Methods: We sent a questionnaire to 1431 women younger than age 75 years who had breast cancer and were listed on the population-based British Columbia cancer registry between June 1, 1988, and June 30, 1989. We also sent questionnaires to 1502 age-matched controls, randomly selected from the 1989 provincial voters list. We obtained information on all known and suspected risk factors for breast cancer, and on lifetime smoking, alcohol consumption, and occupational history. We assessed the effect of smoking separately for premenopausal and postmenopausal women, adjusting for confounding variables.
Findings: 318 premenopausal women and 340 controls replied. Risk of breast cancer was significantly increased (adjusted odds ratio 1.69, 95% CI 1.13-2.51) in women who had been pregnant and who started to smoke within 5 years of menarche, and in nulliparous women who smoked 20 cigarettes daily or more (7.08, 1.63-30.8) and had smoked for 20 cumulative pack-years or more (7.48, 1.59-35.2). Postmenopausal women (700 breast cancer and 685 controls) whose body-mass index increased from age 18 to current and who started to smoke after a first fullterm pregnancy had a significantly reduced risk of breast cancer (0.49, 0.27-0.89).
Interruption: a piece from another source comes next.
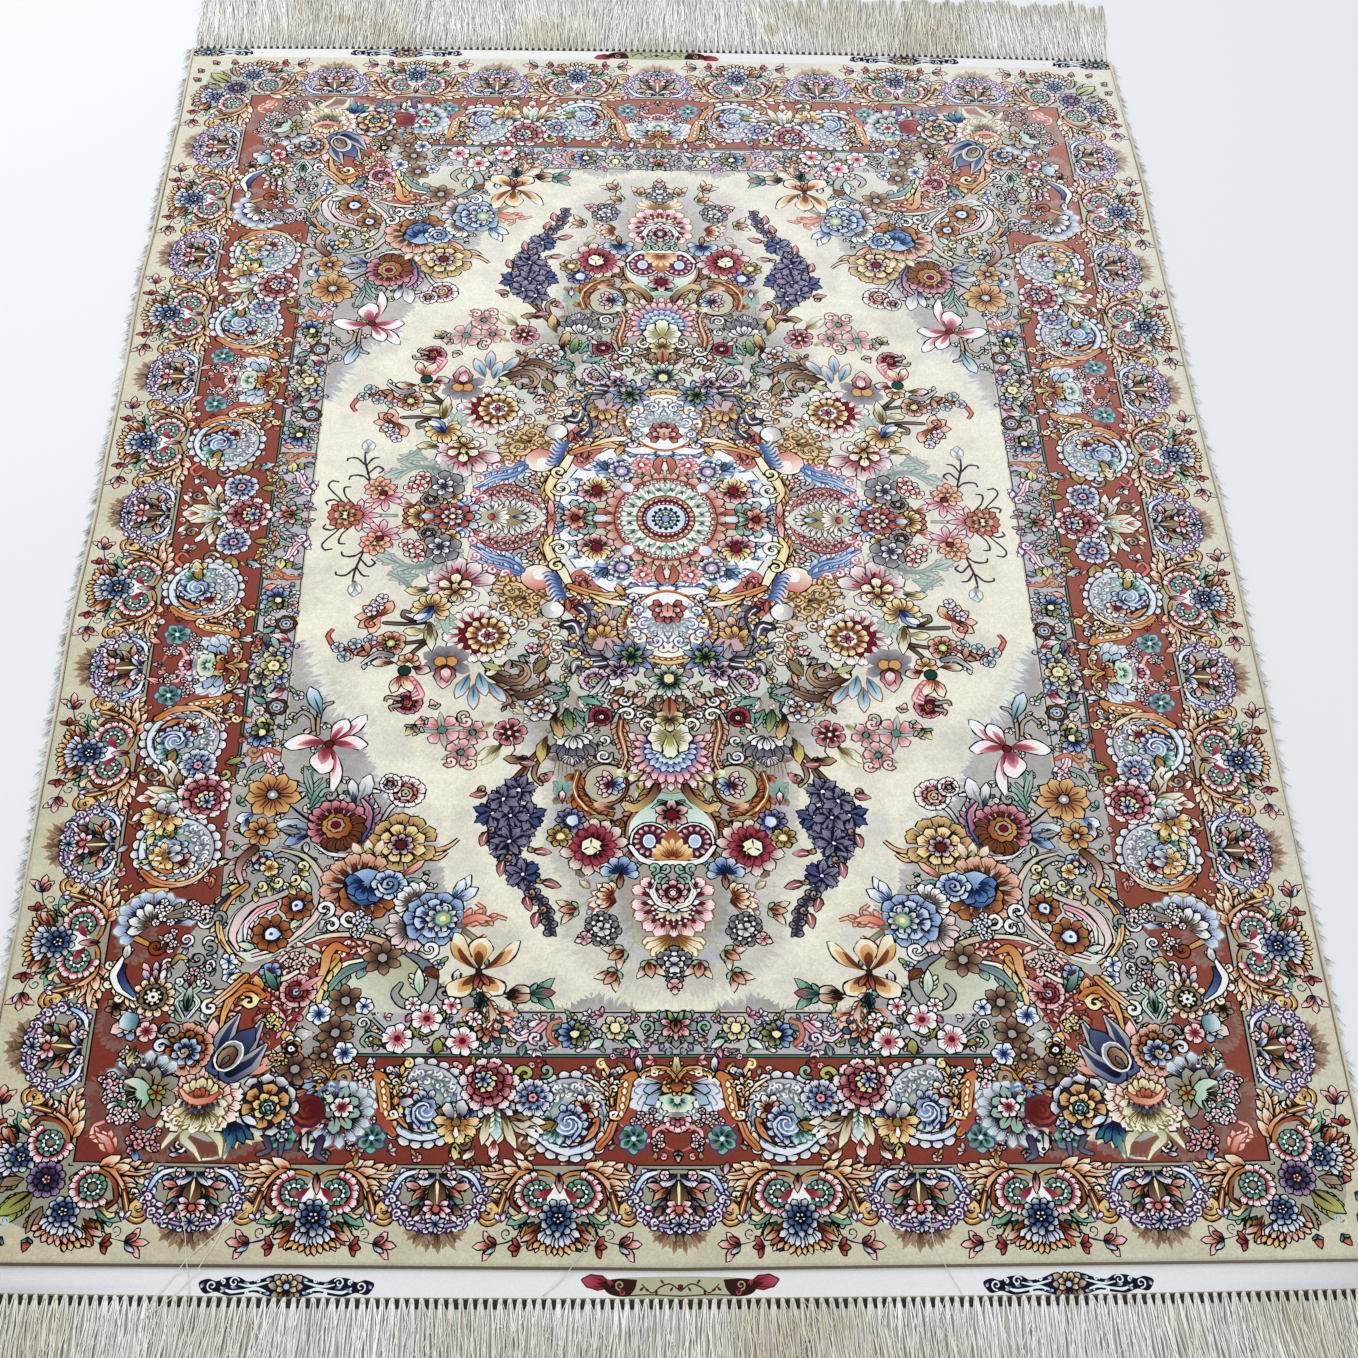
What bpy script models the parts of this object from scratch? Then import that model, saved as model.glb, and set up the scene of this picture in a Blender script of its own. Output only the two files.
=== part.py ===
"""Hand-knotted medallion rug, lying flat, with selvedge cords and knotted end fringes.

Units are metres, +Z is up, +Y runs to the far end. The origin is on the floor under the
middle of the rug. Everything is worked out from the driving dimensions below.
"""
import math

import bmesh
import bpy
from mathutils import Vector

# Driving dimensions of the cloth
PILE_WIDTH = 0.998
PILE_LENGTH = 1.364
END_STRIP = 0.0185
PILE_THICKNESS = 0.007
PILE_EDGE_THICKNESS = 0.0045
STRIP_THICKNESS = 0.0025
EDGE_ROUND = 0.003

# Unevenness of the hand weaving
SIDE_BOW = 0.007
END_BOW = 0.006
CENTRE_DRIFT = 0.015
FAR_SKEW = 0.004
SIDE_WAVES = (
    {"side": -1, "height": 0.0012, "turns": 3.0, "phase": 0.4},
    {"side": -1, "height": 0.0007, "turns": 7.0, "phase": 1.9},
    {"side": 1, "height": 0.0010, "turns": 2.5, "phase": 2.2},
    {"side": 1, "height": 0.0008, "turns": 6.0, "phase": 0.7},
)

# Selvedge cords overcast along both long sides
SELVEDGE_DIAMETER = 0.0036
SELVEDGE_BEVEL_STEPS = 2

# Fringe: a narrow woven strip with one lock of warp threads at each knot
LOCKS_PER_END = 148
FRINGE_LENGTH = 0.110
ROOT_STRIP = 0.003
LOCK_SHARE_OF_PITCH = 0.62
LOCK_SECTIONS = (
    {"reach": 0.46, "width": 0.92, "thickness": 0.0024},
    {"reach": 1.00, "width": 0.70, "thickness": 0.0016},
)
SWAY = (
    {"height": 0.0075, "locks": 41.0, "phase": 0.3},
    {"height": 0.0022, "locks": 17.0, "phase": 1.1},
)
RAGGED = (
    {"height": 0.0040, "locks": 5.3, "phase": 0.0},
    {"height": 0.0030, "locks": 13.7, "phase": 2.0},
)
CORNER_SPLAY = 0.006

GAP = 0.0003

# Divisions of the meshes
CLOTH_COLUMNS = 14
CLOTH_ROWS = 34

HALF_WIDTH = PILE_WIDTH / 2
HALF_PILE = PILE_LENGTH / 2
HALF_CLOTH = HALF_PILE + END_STRIP

COLLECTION_NAME = "persian_rug"
FINISHES = {
    "pile": {"color": (0.55, 0.44, 0.37, 1.0), "roughness": 0.85},
    "selvedge": {"color": (0.78, 0.75, 0.66, 1.0), "roughness": 0.9},
    "fringe": {"color": (0.82, 0.79, 0.71, 1.0), "roughness": 0.8},
}


def clear_scene():
    for item in list(bpy.data.objects):
        bpy.data.objects.remove(item, do_unlink=True)


def side_wave(x, along):
    """Small sideways waves of the woven edges, fading out towards the middle."""
    side = 1 if x > 0 else -1
    total = 0.0
    for wave in SIDE_WAVES:
        if wave["side"] == side:
            total += wave["height"] * math.sin(wave["turns"] * math.pi * along + wave["phase"])
    return total * (abs(x) / HALF_WIDTH) ** 6


def woven(x, y):
    """Moves a point of the true rectangle to where the uneven weaving puts it."""
    across = x / HALF_WIDTH
    along = y / HALF_CLOTH
    end_zone = min(abs(along), 1.0)
    moved_x = x * (1 + SIDE_BOW / HALF_WIDTH * (1 - end_zone ** 2)) + side_wave(x, along)
    moved_y = y + END_BOW * along * abs(along) * (1 - across ** 2)
    moved_y += CENTRE_DRIFT * (1 - end_zone ** 2)
    if along > 0:
        moved_y += FAR_SKEW * across * end_zone ** 2
    return moved_x, moved_y


def finish_material(name):
    finish = FINISHES[name]
    material = bpy.data.materials.new(name)
    material.use_nodes = True
    shader = material.node_tree.nodes["Principled BSDF"]
    shader.inputs["Base Color"].default_value = finish["color"]
    shader.inputs["Roughness"].default_value = finish["roughness"]
    shader.inputs["Metallic"].default_value = 0.0
    return material


def add_object(name, mesh, finish, collection):
    mesh.materials.append(finish_material(finish))
    item = bpy.data.objects.new(name, mesh)
    collection.objects.link(item)
    return item


def column_places():
    """Stations across the cloth, from one side to the other."""
    inner = HALF_WIDTH - EDGE_ROUND
    places = [-HALF_WIDTH]
    for index in range(CLOTH_COLUMNS - 1):
        places.append(-inner + 2 * inner * index / (CLOTH_COLUMNS - 2))
    places.append(HALF_WIDTH)
    return places


def row_places():
    """Stations along the cloth: two woven ends, and the pile between them."""
    inner = HALF_PILE - EDGE_ROUND
    pile_rows = CLOTH_ROWS - 4
    places = [-HALF_CLOTH, -HALF_PILE]
    for index in range(pile_rows + 1):
        places.append(-inner + 2 * inner * index / pile_rows)
    places.append(HALF_PILE)
    places.append(HALF_CLOTH)
    return places


def top_height(x, y):
    """Height of the cloth's upper face at a station."""
    at_side = abs(x) > HALF_WIDTH - EDGE_ROUND / 2
    if abs(y) > HALF_PILE - EDGE_ROUND / 2:
        return STRIP_THICKNESS
    if at_side:
        return PILE_EDGE_THICKNESS
    return PILE_THICKNESS


def build_cloth(collection):
    """One cloth: a knotted pile slab whose warps run on into a thin woven strip at each end."""
    columns = column_places()
    rows = row_places()
    bm = bmesh.new()
    bmesh.ops.create_grid(bm, x_segments=CLOTH_COLUMNS, y_segments=CLOTH_ROWS, size=1.0)
    for vert in bm.verts:
        x = columns[round((vert.co.x + 1) / 2 * CLOTH_COLUMNS)]
        y = rows[round((vert.co.y + 1) / 2 * CLOTH_ROWS)]
        vert.co = (x, y, top_height(x, y))
    upper = list(bm.faces)
    result = bmesh.ops.extrude_face_region(bm, geom=upper, use_keep_orig=True)
    for vert in [part for part in result["geom"] if isinstance(part, bmesh.types.BMVert)]:
        vert.co.z = 0.0
    for vert in bm.verts:
        vert.co.x, vert.co.y = woven(vert.co.x, vert.co.y)
    bmesh.ops.recalc_face_normals(bm, faces=bm.faces)
    mesh = bpy.data.meshes.new("rug_cloth")
    bm.to_mesh(mesh)
    bm.free()
    return add_object("rug_cloth", mesh, "pile", collection)


def build_selvedge(name, side, collection):
    """A round cord of overcast thread that follows one woven side."""
    radius = SELVEDGE_DIAMETER / 2
    curve = bpy.data.curves.new(name, "CURVE")
    curve.dimensions = "3D"
    curve.bevel_depth = radius
    curve.bevel_resolution = SELVEDGE_BEVEL_STEPS
    curve.use_fill_caps = True
    rows = row_places()
    spline = curve.splines.new("POLY")
    spline.points.add(len(rows) - 1)
    for point, y in zip(spline.points, rows):
        edge_x, edge_y = woven(side * HALF_WIDTH, y)
        point.co = (edge_x + side * (GAP + radius), edge_y, radius, 1.0)
    return add_object(name, curve, "selvedge", collection)


def rolling(table, index):
    """Sum of the sines in a table, for the lock with this number."""
    total = 0.0
    for row in table:
        total += row["height"] * math.sin(2 * math.pi * index / row["locks"] + row["phase"])
    return total


def lock_place(index, reach, end):
    """Middle of one lock at a share of its length."""
    pitch = PILE_WIDTH / LOCKS_PER_END
    root_x = -HALF_WIDTH + pitch * (index + 0.5)
    sway = rolling(SWAY, index + 19 * (end > 0)) + CORNER_SPLAY * root_x / HALF_WIDTH
    length = FRINGE_LENGTH - ROOT_STRIP + rolling(RAGGED, index + 7 * (end > 0))
    x = root_x + sway * reach ** 1.5
    y = end * (HALF_CLOTH + GAP + ROOT_STRIP + length * reach)
    return x, y


def build_fringe(name, end, collection):
    """Root strip and its locks, all resting level on the floor."""
    pitch = PILE_WIDTH / LOCKS_PER_END
    lock_width = pitch * LOCK_SHARE_OF_PITCH
    cells = 2 * LOCKS_PER_END + 1
    bm = bmesh.new()
    bmesh.ops.create_grid(bm, x_segments=cells, y_segments=1, size=1.0)
    for vert in bm.verts:
        step = round((vert.co.x + 1) / 2 * cells)
        outer = vert.co.y * end > 0
        if step == 0:
            x = -HALF_WIDTH
        elif step == cells:
            x = HALF_WIDTH
        else:
            middle = -HALF_WIDTH + pitch * ((step - 1) // 2 + 0.5)
            x = middle + lock_width * (0.5 if step % 2 == 0 else -0.5)
        y = end * (HALF_CLOTH + GAP + (ROOT_STRIP if outer else 0.0))
        vert.co = (x, y, 0.0)
    result = bmesh.ops.extrude_face_region(bm, geom=list(bm.faces), use_keep_orig=True)
    for vert in [part for part in result["geom"] if isinstance(part, bmesh.types.BMVert)]:
        vert.co.z = STRIP_THICKNESS
    bmesh.ops.recalc_face_normals(bm, faces=bm.faces)

    outer_y = end * (HALF_CLOTH + GAP + ROOT_STRIP)
    locks = {}
    for face in bm.faces:
        middle = face.calc_center_median()
        if abs(middle.y - outer_y) > GAP / 2:
            continue
        index = int((middle.x + HALF_WIDTH) / pitch)
        x, _ = lock_place(index, 0.0, end)
        if abs(middle.x - x) < pitch / 8:
            locks[index] = face

    for section in LOCK_SECTIONS:
        for index in sorted(locks):
            grown = bmesh.ops.extrude_discrete_faces(bm, faces=[locks[index]])["faces"][0]
            old_x = grown.calc_center_median().x
            x, y = lock_place(index, section["reach"], end)
            half = lock_width * section["width"] / 2
            for vert in grown.verts:
                vert.co.x = x + (half if vert.co.x > old_x else -half)
                vert.co.y = y
                vert.co.z = section["thickness"] if vert.co.z > 0 else 0.0
            locks[index] = grown
    for vert in bm.verts:
        vert.co.x, vert.co.y = woven(vert.co.x, vert.co.y)
    bmesh.ops.recalc_face_normals(bm, faces=bm.faces)
    mesh = bpy.data.meshes.new(name)
    bm.to_mesh(mesh)
    bm.free()
    return add_object(name, mesh, "fringe", collection)


def centre_on_floor(collection):
    """Slides the whole rug so that the box round it is centred over the origin."""
    bpy.context.view_layer.update()
    corners = [item.matrix_world @ Vector(corner) for item in collection.objects for corner in item.bound_box]
    middle_x = (min(corner.x for corner in corners) + max(corner.x for corner in corners)) / 2
    middle_y = (min(corner.y for corner in corners) + max(corner.y for corner in corners)) / 2
    for item in collection.objects:
        item.location.x -= middle_x
        item.location.y -= middle_y


def main():
    clear_scene()
    collection = bpy.data.collections.new(COLLECTION_NAME)
    bpy.context.scene.collection.children.link(collection)
    build_cloth(collection)
    build_selvedge("selvedge_left", -1, collection)
    build_selvedge("selvedge_right", 1, collection)
    build_fringe("fringe_near", -1, collection)
    build_fringe("fringe_far", 1, collection)
    centre_on_floor(collection)


main()
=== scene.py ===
# %% [markdown]
# # A hand-knotted medallion rug
#
# The real thing is a wool pile knotted on cotton warps. This script lays a finely drawn
# rug over a plain CAD model of it, piece by piece, in the CAD model's own coordinates:
# metres, +Z up, +Y towards the far end. The rug lies flat on a floor.
#
# First the CAD model is loaded. Its five solids stay where they are; each of them is
# replaced further down by pieces that look like wool and cotton.

from math import ceil, cos, log, pi, radians, sin

import bmesh
import bpy
import numpy as np
from mathutils import Matrix, Vector
from mathutils.bvhtree import BVHTree
from mathutils.geometry import delaunay_2d_cdt


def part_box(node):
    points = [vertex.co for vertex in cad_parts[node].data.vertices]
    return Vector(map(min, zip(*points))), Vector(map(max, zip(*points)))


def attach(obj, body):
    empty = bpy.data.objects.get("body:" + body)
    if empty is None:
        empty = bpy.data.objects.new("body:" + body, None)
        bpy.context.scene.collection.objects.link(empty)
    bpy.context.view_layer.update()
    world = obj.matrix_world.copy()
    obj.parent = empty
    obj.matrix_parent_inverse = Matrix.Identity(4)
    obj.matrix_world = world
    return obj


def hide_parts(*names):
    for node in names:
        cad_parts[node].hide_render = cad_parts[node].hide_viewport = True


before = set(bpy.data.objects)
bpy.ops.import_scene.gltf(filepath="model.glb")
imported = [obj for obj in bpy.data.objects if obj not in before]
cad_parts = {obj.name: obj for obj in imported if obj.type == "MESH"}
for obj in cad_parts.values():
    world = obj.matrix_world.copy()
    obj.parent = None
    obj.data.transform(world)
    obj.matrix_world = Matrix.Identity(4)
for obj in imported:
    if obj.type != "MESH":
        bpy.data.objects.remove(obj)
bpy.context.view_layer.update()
print("nodes:", sorted(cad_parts))

# %% [markdown]
# ## Where the weaving puts a point
#
# A hand loom never gives a true rectangle: the sides bow, the ends drift and the edges
# wave a little. The CAD solids were bent by one small function, so the same function is
# written here for whole lists of points. Every new piece is first laid out on a true
# rectangle and then sent through it, which keeps pile, cords and fringe together.

# %% Sizes in metres, and the uneven weave
PILE_WIDTH = 0.998
HALF_WIDTH = 0.499                                   # middle to the woven side
HALF_PILE = 0.682                                    # middle to the end of the pile
HALF_CLOTH = 0.7005                                  # middle to the end of the cotton weave
QUARTER_X, QUARTER_Y, QUARTER_END = 499, 682, 700.5  # the same three, in the drawing's mm
PILE_TOP = 0.007
PILE_EDGE = 0.0045
STRIP_TOP = 0.0025
EDGE_ROUND = 0.003                                   # reach of the sheared edge
GAP = 0.0003                                         # clearance beside the weave
SIDE_BOW = 0.007
END_BOW = 0.006
CENTRE_DRIFT = 0.015                                 # how far the middle sits towards the far end
FAR_SKEW = 0.004
# side, height, half waves and phase of each wave of a long edge
SIDE_WAVES = ((-1, 0.0012, 3.0, 0.4), (-1, 0.0007, 7.0, 1.9), (1, 0.0010, 2.5, 2.2),
              (1, 0.0008, 6.0, 0.7))


def bent(points):
    """Points of the true rectangle, moved to where the uneven weaving puts them."""
    x, y = np.asarray(points, float).T
    across, along = x / HALF_WIDTH, y / HALF_CLOTH
    zone = 1 - np.minimum(np.abs(along), 1.0) ** 2
    wave = np.zeros_like(x)
    for side, height, turns, phase in SIDE_WAVES:
        wave += np.where(np.sign(x) == side, height * np.sin(turns * pi * along + phase), 0.0)
    new_x = x * (1 + SIDE_BOW / HALF_WIDTH * zone) + wave * np.abs(across) ** 6
    new_y = y + END_BOW * along * np.abs(along) * (1 - across ** 2) + CENTRE_DRIFT * zone
    new_y += np.where(along > 0, FAR_SKEW * across * (1 - zone), 0.0)
    return np.column_stack((new_x, new_y))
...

Interpretation: Our results suggest that cigarette smoke exerts a dual action on the breast, with different effects in premenopausal and postmenopausal women. Our observations reinforce the importance of smoking prevention, especially in early adolescence, and draw attention to the timing of exposure in relation to susceptibility and refractory windows in the design of studies to investigate associations between environmental carcinogens or putative endocrine disruptors and risk of breast cancer.